Data supplied »
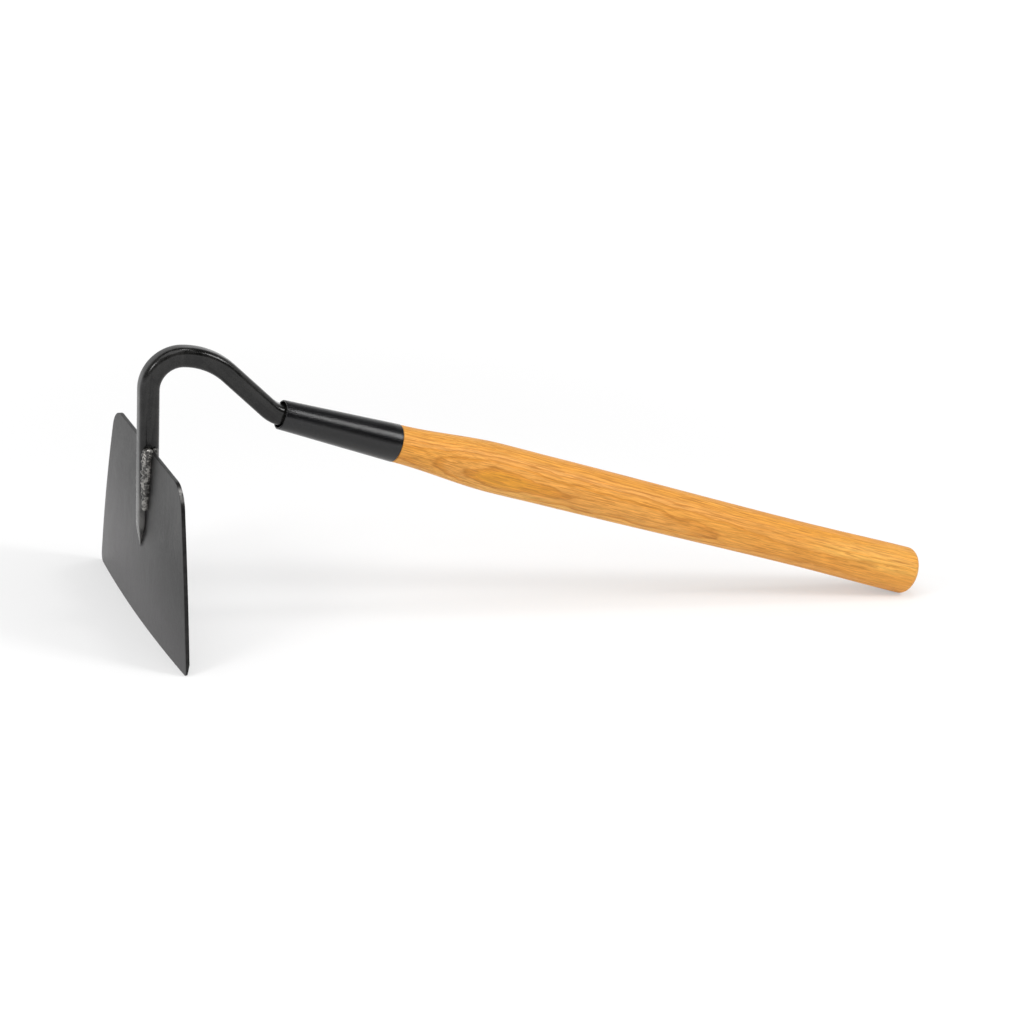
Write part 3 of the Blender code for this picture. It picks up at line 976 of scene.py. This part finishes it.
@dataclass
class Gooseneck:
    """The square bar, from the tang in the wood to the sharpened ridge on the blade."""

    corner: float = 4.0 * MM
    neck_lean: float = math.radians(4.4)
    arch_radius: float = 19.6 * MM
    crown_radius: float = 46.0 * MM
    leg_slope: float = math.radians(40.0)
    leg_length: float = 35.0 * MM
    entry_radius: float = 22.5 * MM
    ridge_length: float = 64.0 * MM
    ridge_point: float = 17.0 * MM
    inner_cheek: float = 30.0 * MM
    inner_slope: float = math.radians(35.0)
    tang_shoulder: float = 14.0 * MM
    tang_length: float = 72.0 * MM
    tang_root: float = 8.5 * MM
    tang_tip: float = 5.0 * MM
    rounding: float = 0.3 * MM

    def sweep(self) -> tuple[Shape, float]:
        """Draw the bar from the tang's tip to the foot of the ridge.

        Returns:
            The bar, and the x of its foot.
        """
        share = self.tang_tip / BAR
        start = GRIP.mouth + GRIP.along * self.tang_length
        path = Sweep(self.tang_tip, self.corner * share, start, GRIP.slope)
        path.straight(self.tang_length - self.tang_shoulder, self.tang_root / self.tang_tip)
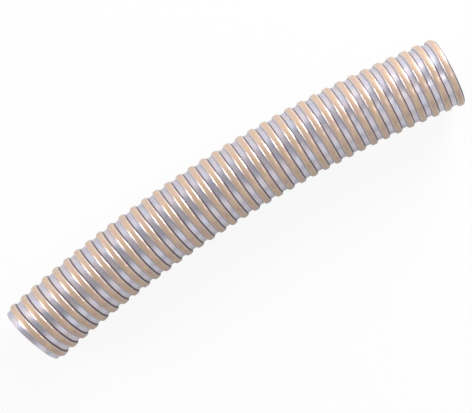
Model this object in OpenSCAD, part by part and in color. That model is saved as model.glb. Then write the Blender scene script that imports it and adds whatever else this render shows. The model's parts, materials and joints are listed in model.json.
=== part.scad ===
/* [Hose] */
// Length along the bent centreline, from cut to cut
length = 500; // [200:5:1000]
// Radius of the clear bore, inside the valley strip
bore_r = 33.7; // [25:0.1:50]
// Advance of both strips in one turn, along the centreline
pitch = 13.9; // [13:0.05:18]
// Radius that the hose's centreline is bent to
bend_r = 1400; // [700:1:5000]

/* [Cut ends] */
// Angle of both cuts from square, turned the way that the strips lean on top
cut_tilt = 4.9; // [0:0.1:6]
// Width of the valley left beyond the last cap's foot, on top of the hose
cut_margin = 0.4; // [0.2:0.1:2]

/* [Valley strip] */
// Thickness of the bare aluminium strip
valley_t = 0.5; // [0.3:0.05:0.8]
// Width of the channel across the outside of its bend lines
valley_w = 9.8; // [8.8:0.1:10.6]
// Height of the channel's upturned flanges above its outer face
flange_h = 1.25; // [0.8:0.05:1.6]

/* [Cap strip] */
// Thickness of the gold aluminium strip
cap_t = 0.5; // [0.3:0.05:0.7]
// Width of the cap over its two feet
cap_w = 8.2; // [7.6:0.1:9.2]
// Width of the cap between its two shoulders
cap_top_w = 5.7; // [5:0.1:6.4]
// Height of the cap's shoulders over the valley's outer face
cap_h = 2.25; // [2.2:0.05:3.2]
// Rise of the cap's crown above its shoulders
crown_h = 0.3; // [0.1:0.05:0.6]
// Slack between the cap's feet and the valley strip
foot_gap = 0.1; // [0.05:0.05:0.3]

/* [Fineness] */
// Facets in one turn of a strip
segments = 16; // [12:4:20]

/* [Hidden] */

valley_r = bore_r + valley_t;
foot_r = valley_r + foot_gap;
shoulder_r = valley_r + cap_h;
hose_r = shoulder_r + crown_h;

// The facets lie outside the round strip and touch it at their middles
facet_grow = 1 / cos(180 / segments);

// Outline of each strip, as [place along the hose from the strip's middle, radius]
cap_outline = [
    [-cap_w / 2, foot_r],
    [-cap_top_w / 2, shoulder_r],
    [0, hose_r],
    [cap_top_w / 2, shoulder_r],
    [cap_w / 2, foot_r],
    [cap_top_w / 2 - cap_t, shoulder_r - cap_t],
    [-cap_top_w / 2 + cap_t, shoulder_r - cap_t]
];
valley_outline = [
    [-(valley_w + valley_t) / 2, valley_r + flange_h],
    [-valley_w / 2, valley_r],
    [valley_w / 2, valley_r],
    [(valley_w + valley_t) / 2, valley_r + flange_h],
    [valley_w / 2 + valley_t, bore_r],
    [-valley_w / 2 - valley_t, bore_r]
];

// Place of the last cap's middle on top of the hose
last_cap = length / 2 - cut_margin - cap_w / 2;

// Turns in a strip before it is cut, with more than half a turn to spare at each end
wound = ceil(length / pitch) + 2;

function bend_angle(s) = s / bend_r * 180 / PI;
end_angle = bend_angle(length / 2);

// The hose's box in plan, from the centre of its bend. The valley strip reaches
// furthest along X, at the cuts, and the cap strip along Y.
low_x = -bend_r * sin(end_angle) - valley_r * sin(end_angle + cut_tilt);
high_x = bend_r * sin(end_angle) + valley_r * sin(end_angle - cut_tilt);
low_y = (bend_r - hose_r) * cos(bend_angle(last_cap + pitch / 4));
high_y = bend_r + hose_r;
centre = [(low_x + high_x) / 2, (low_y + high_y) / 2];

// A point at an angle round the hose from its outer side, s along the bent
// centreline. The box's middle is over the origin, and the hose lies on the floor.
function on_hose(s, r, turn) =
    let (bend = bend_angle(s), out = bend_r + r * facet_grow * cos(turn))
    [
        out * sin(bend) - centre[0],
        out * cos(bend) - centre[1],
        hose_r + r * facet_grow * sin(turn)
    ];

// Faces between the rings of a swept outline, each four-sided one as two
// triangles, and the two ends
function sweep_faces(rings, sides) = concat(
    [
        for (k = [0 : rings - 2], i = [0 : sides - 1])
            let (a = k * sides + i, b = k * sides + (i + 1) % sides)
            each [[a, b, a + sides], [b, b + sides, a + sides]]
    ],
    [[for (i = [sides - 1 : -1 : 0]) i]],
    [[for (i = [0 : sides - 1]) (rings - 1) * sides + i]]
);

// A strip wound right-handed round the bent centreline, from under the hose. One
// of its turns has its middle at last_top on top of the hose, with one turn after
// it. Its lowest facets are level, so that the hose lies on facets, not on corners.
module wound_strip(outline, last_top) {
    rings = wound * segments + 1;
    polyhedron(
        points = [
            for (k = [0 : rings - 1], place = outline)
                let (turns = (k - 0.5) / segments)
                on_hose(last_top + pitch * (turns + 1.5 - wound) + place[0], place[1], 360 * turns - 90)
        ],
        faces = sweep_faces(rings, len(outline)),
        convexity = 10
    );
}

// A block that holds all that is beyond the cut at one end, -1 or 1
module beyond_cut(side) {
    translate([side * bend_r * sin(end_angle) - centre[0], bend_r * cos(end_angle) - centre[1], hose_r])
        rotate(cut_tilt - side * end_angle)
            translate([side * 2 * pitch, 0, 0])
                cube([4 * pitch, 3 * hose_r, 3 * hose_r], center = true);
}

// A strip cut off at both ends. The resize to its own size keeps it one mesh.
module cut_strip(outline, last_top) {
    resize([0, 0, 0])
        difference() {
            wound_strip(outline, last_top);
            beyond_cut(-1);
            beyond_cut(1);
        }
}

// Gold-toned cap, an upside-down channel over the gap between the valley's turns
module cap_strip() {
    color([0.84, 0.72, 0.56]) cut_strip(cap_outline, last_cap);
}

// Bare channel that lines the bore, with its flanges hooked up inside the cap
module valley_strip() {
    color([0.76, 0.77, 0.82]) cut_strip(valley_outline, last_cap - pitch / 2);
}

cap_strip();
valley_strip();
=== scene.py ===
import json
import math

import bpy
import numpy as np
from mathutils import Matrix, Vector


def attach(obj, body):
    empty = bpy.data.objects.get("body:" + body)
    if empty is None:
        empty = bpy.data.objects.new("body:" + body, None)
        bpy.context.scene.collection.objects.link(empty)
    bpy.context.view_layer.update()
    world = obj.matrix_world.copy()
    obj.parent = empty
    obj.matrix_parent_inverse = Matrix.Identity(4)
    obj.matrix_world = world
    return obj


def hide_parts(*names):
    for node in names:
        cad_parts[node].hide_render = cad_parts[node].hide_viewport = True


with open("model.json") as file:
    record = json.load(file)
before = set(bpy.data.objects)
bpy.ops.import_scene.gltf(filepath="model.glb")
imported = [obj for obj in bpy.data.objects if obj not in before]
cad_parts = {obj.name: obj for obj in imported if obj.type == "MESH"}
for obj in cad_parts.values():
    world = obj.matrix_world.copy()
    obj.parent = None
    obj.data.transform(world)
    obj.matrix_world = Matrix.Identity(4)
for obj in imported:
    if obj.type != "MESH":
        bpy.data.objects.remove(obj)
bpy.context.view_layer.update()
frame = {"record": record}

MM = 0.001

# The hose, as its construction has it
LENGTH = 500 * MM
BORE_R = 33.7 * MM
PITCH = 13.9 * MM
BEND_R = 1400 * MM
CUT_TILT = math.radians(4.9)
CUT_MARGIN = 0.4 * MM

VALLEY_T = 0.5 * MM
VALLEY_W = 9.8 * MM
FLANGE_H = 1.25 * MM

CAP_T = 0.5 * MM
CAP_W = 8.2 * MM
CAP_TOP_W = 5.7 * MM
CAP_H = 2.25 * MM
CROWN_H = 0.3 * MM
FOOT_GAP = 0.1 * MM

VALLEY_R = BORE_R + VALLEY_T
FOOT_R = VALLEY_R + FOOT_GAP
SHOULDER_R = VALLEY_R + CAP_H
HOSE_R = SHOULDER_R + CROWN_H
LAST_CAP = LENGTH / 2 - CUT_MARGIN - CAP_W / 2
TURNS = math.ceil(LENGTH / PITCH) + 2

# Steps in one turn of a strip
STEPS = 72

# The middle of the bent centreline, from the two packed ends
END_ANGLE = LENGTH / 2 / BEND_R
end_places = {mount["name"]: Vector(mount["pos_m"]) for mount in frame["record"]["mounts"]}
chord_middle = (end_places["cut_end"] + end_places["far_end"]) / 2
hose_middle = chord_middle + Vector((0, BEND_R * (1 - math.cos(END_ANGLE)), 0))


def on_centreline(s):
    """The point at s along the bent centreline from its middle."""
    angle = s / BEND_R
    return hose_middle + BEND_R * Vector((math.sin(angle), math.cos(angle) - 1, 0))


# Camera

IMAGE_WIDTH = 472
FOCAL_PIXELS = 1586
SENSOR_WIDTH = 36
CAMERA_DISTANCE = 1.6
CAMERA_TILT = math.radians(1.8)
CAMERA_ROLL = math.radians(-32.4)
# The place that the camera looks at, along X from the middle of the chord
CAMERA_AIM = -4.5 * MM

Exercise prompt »
Output exactly those lines that lie from the line with "Model this object" through the line with "bend_r = 1400; // [700:1:5000]", with both of those lines included.

Written solution »
Model this object in OpenSCAD, part by part and in color. That model is saved as model.glb. Then write the Blender scene script that imports it and adds whatever else this render shows. The model's parts, materials and joints are listed in model.json.
=== part.scad ===
/* [Hose] */
// Length along the bent centreline, from cut to cut
length = 500; // [200:5:1000]
// Radius of the clear bore, inside the valley strip
bore_r = 33.7; // [25:0.1:50]
// Advance of both strips in one turn, along the centreline
pitch = 13.9; // [13:0.05:18]
// Radius that the hose's centreline is bent to
bend_r = 1400; // [700:1:5000]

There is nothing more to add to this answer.